* begin *

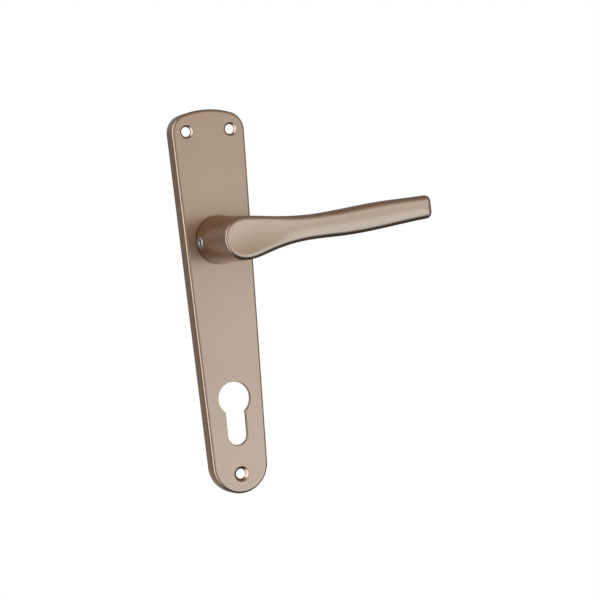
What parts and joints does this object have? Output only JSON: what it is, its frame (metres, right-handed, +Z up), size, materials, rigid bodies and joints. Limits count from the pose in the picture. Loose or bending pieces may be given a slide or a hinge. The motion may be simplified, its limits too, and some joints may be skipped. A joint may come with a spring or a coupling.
{
  "type": "lever door handle on backplate",
  "caption": "Sprung lever door handle on a long tapered backplate with screw holes and a euro-profile cylinder cutout.",
  "frame": {"origin": "where the handle's turning axis meets the door face", "axes": "+Y into the door along the turning axis, +X along the lever to its free end, +Z up along the backplate"},
  "size_m": [0.1296, 0.0478, 0.2055],
  "materials": {
    "bronze_aluminium": "satin bronze anodised",
    "zinc_steel": "zinc plated",
    "spring_steel": "oiled",
    "acetal": "moulded, natural white"
  },
  "bodies": {
    "plate": {"cover_plate": "bronze_aluminium", "backing_plate": "zinc_steel", "backing_screws": "zinc_steel", "stop_pins": "zinc_steel", "neck_bush": "acetal", "slide_washer": "acetal", "return_spring": "spring_steel"},
    "lever": {"lever_handle": "bronze_aluminium", "grub_screw": "zinc_steel", "spring_driver": "zinc_steel", "spacer": "acetal", "wave_washer": "spring_steel", "retaining_ring": "spring_steel"}
  },
  "joints": [
    {"name": "lever_turn", "type": "hinge", "parent": "plate", "child": "lever", "pos_m": [0, 0, 0], "axis": [0, 1, 0], "range_deg": [0, 45], "stiffness_Nm_per_rad": 0.18, "springref_deg": -57.3, "deforming": ["return_spring"]}
  ]
}
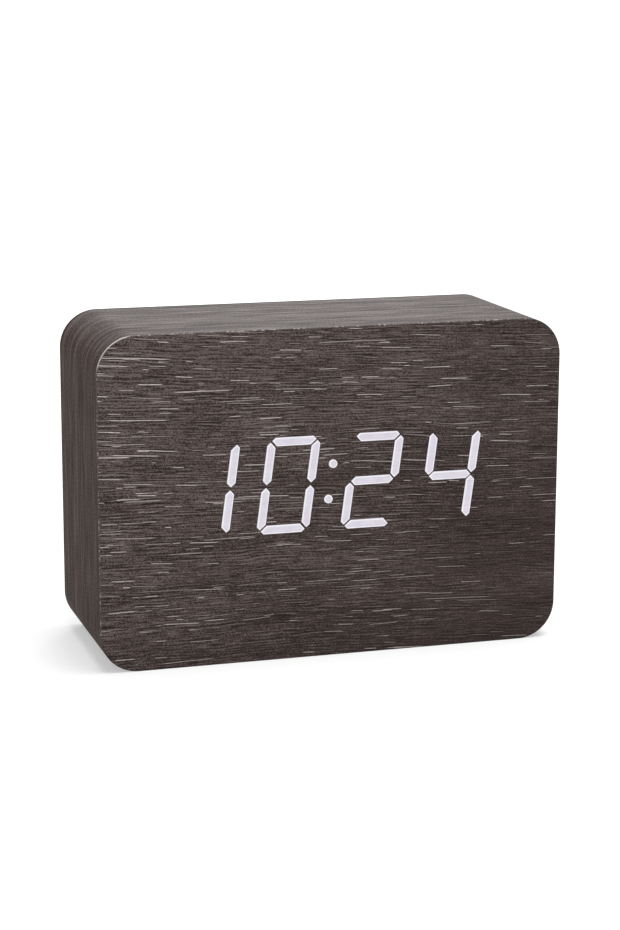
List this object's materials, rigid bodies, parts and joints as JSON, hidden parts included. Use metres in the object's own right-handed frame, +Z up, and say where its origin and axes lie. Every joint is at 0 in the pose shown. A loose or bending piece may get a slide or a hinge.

* end *

#### Short problem
Write out the records above again, keeping each one identical to the original.

#### Answer
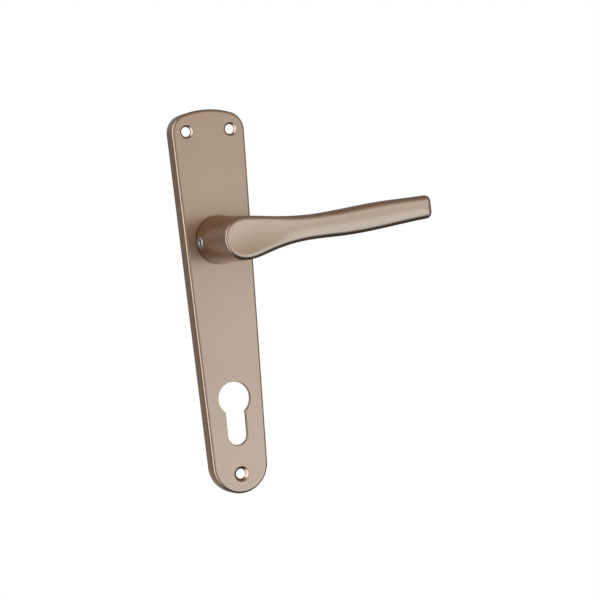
What parts and joints does this object have? Output only JSON: what it is, its frame (metres, right-handed, +Z up), size, materials, rigid bodies and joints. Limits count from the pose in the picture. Loose or bending pieces may be given a slide or a hinge. The motion may be simplified, its limits too, and some joints may be skipped. A joint may come with a spring or a coupling.
{
  "type": "lever door handle on backplate",
  "caption": "Sprung lever door handle on a long tapered backplate with screw holes and a euro-profile cylinder cutout.",
  "frame": {"origin": "where the handle's turning axis meets the door face", "axes": "+Y into the door along the turning axis, +X along the lever to its free end, +Z up along the backplate"},
  "size_m": [0.1296, 0.0478, 0.2055],
  "materials": {
    "bronze_aluminium": "satin bronze anodised",
    "zinc_steel": "zinc plated",
    "spring_steel": "oiled",
    "acetal": "moulded, natural white"
  },
  "bodies": {
    "plate": {"cover_plate": "bronze_aluminium", "backing_plate": "zinc_steel", "backing_screws": "zinc_steel", "stop_pins": "zinc_steel", "neck_bush": "acetal", "slide_washer": "acetal", "return_spring": "spring_steel"},
    "lever": {"lever_handle": "bronze_aluminium", "grub_screw": "zinc_steel", "spring_driver": "zinc_steel", "spacer": "acetal", "wave_washer": "spring_steel", "retaining_ring": "spring_steel"}
  },
  "joints": [
    {"name": "lever_turn", "type": "hinge", "parent": "plate", "child": "lever", "pos_m": [0, 0, 0], "axis": [0, 1, 0], "range_deg": [0, 45], "stiffness_Nm_per_rad": 0.18, "springref_deg": -57.3, "deforming": ["return_spring"]}
  ]
}
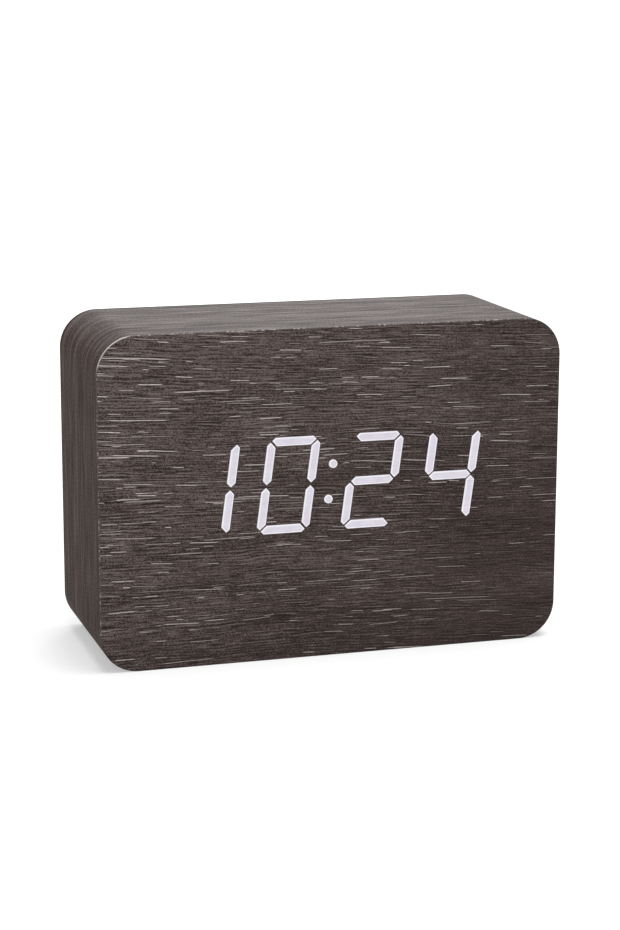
List this object's materials, rigid bodies, parts and joints as JSON, hidden parts included. Use metres in the object's own right-handed frame, +Z up, and say where its origin and axes lie. Every joint is at 0 in the pose shown. A loose or bending piece may get a slide or a hinge.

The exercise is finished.